Report how many lines hold the string "this". Give the number and nothing else.

— START OF GIVEN DATA —

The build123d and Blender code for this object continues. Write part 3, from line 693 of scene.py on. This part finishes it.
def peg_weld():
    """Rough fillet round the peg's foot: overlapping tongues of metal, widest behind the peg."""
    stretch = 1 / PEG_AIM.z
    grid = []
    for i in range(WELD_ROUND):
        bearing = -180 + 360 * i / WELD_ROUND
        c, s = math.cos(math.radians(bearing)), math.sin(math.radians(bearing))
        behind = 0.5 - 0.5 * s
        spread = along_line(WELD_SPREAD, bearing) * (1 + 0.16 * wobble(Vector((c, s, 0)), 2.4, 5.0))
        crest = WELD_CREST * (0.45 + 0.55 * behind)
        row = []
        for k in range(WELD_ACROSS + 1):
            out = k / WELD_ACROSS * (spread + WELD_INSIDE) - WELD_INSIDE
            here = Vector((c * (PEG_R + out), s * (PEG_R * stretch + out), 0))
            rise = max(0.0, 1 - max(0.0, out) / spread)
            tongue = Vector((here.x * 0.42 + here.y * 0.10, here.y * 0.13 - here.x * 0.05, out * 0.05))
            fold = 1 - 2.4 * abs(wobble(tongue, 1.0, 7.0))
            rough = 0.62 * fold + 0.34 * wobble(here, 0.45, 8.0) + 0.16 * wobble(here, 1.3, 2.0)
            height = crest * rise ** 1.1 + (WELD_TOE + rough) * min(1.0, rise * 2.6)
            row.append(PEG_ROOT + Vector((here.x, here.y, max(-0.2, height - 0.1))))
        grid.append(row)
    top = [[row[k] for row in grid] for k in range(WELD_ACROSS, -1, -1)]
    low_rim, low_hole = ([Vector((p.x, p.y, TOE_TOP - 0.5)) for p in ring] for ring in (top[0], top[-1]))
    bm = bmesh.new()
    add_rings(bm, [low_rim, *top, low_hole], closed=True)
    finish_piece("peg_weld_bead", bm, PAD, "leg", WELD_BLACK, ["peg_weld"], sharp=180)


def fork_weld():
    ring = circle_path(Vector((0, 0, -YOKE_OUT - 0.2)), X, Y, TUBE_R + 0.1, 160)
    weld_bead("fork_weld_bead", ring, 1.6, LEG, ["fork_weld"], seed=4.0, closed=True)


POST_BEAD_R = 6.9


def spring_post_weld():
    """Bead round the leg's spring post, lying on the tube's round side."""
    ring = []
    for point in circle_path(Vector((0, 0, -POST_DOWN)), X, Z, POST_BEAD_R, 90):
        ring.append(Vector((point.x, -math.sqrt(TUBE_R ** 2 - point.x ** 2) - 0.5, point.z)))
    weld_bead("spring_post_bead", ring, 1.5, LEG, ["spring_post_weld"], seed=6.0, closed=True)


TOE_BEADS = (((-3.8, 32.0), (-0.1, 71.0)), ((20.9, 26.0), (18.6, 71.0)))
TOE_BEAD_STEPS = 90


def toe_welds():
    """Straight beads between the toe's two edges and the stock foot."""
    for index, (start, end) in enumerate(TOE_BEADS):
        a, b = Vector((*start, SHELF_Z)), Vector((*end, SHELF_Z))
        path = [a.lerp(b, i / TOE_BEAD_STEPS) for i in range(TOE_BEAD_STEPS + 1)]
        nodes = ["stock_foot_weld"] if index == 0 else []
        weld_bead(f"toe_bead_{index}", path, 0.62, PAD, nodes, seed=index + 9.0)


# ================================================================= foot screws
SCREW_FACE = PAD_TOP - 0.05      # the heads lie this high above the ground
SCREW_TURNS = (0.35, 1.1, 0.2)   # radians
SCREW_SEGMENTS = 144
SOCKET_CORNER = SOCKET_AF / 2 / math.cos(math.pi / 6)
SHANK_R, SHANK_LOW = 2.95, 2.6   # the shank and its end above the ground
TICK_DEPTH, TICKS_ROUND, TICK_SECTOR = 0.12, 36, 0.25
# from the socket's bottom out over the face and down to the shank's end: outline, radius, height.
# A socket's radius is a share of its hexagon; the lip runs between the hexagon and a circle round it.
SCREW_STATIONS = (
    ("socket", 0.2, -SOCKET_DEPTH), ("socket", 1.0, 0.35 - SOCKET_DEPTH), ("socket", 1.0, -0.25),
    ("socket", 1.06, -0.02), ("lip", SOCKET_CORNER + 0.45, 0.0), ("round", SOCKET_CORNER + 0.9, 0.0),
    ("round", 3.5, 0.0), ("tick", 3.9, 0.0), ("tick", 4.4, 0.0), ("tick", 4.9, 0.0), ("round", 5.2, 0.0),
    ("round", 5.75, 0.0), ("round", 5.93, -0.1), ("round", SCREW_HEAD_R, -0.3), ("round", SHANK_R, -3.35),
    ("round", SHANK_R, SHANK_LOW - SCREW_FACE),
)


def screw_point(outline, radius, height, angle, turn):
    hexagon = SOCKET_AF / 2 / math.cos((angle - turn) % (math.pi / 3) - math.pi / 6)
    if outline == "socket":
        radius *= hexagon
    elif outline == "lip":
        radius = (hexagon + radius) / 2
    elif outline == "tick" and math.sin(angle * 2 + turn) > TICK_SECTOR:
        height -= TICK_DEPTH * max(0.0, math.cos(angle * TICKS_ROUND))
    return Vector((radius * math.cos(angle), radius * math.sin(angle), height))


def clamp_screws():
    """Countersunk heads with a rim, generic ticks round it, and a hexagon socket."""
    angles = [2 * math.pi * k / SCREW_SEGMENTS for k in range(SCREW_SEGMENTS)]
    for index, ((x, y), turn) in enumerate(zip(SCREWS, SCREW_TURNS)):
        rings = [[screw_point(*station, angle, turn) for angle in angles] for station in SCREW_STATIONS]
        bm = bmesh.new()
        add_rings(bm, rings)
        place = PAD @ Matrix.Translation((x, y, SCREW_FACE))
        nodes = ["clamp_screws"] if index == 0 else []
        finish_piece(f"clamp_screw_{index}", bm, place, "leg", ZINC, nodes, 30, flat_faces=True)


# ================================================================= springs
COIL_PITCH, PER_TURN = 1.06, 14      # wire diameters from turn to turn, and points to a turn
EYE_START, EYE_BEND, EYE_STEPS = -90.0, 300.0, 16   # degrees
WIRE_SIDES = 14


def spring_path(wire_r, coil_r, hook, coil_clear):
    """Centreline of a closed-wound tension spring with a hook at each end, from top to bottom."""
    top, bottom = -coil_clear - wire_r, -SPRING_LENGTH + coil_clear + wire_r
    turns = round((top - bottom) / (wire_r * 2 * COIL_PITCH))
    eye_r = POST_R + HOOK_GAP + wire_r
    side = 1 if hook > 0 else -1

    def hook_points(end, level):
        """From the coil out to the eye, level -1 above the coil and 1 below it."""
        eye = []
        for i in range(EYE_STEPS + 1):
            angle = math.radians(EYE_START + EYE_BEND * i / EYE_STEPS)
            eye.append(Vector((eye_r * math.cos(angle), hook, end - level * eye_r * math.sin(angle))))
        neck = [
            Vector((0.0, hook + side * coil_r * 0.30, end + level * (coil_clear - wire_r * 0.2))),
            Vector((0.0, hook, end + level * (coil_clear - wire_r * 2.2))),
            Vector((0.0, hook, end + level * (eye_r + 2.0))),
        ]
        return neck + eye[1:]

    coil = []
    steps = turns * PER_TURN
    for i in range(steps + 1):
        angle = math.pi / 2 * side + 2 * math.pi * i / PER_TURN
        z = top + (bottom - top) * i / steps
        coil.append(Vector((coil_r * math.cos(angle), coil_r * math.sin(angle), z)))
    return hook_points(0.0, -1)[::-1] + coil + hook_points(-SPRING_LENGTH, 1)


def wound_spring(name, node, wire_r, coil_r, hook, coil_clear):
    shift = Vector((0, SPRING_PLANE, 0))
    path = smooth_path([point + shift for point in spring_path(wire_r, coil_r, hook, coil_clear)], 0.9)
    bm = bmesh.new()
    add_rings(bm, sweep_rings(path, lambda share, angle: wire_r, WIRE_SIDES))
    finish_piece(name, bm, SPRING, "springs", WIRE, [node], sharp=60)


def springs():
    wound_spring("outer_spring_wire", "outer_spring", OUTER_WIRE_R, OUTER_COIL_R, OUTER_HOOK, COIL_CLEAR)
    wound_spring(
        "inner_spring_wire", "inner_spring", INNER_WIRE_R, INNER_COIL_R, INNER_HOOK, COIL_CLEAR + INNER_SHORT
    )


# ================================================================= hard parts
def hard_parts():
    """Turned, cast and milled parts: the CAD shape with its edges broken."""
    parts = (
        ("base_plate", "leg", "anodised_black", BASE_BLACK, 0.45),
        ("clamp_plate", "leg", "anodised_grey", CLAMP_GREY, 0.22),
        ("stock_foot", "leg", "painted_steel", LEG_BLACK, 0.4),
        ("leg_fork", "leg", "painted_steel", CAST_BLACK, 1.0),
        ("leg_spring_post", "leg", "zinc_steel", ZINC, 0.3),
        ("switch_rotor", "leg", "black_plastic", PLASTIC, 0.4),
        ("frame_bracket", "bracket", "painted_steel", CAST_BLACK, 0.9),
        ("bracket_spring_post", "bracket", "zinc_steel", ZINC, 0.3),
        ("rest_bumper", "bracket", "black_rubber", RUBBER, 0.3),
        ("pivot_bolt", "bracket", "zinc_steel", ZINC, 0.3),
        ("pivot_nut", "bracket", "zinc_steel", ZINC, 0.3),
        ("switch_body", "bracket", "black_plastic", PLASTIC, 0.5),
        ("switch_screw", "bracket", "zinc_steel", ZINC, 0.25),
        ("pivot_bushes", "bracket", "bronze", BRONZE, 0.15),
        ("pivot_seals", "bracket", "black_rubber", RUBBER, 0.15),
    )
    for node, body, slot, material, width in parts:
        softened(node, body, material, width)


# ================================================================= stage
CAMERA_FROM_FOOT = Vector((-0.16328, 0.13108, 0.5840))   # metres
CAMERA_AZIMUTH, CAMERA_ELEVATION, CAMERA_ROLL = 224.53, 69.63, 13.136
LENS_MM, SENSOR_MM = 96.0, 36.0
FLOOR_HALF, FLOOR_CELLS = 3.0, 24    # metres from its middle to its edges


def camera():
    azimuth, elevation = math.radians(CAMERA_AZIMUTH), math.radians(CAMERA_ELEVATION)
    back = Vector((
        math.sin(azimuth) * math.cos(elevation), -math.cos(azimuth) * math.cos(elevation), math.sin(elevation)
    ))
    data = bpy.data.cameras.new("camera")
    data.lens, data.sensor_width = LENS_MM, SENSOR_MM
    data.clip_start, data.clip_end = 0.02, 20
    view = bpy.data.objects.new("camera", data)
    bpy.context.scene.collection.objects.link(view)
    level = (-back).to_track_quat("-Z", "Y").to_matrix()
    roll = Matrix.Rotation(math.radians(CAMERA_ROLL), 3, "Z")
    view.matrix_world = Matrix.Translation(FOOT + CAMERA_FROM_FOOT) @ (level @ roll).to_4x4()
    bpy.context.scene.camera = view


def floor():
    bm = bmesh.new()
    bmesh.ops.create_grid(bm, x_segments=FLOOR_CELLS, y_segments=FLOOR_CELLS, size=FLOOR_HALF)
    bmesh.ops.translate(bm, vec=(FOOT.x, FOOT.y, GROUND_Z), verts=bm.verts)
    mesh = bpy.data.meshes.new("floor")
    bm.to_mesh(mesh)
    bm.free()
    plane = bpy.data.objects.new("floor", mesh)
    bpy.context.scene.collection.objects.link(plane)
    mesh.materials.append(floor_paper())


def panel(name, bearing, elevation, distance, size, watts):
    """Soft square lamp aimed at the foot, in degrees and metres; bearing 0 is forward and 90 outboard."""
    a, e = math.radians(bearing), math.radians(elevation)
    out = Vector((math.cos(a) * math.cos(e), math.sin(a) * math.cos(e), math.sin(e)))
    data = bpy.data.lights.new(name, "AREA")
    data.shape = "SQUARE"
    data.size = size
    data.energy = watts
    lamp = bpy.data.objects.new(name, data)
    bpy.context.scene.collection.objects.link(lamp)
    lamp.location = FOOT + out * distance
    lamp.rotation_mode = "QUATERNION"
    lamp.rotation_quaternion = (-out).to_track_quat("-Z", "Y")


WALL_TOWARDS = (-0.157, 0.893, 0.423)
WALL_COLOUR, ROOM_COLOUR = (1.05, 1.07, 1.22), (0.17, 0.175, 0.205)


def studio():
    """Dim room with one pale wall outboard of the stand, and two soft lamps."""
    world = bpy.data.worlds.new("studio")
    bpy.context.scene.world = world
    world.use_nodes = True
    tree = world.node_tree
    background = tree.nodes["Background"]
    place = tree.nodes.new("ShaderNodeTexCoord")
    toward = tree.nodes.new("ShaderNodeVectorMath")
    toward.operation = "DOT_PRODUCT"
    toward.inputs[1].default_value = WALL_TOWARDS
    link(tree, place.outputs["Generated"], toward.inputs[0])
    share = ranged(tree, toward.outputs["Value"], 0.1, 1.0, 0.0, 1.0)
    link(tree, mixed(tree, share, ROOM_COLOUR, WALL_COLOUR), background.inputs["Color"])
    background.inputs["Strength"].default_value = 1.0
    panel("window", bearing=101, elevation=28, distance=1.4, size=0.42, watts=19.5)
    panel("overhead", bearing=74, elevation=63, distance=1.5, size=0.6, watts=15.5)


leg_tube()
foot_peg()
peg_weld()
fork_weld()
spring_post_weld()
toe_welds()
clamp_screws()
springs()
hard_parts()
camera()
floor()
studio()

— END OF GIVEN DATA —

EXERCISE RESPONSE: 2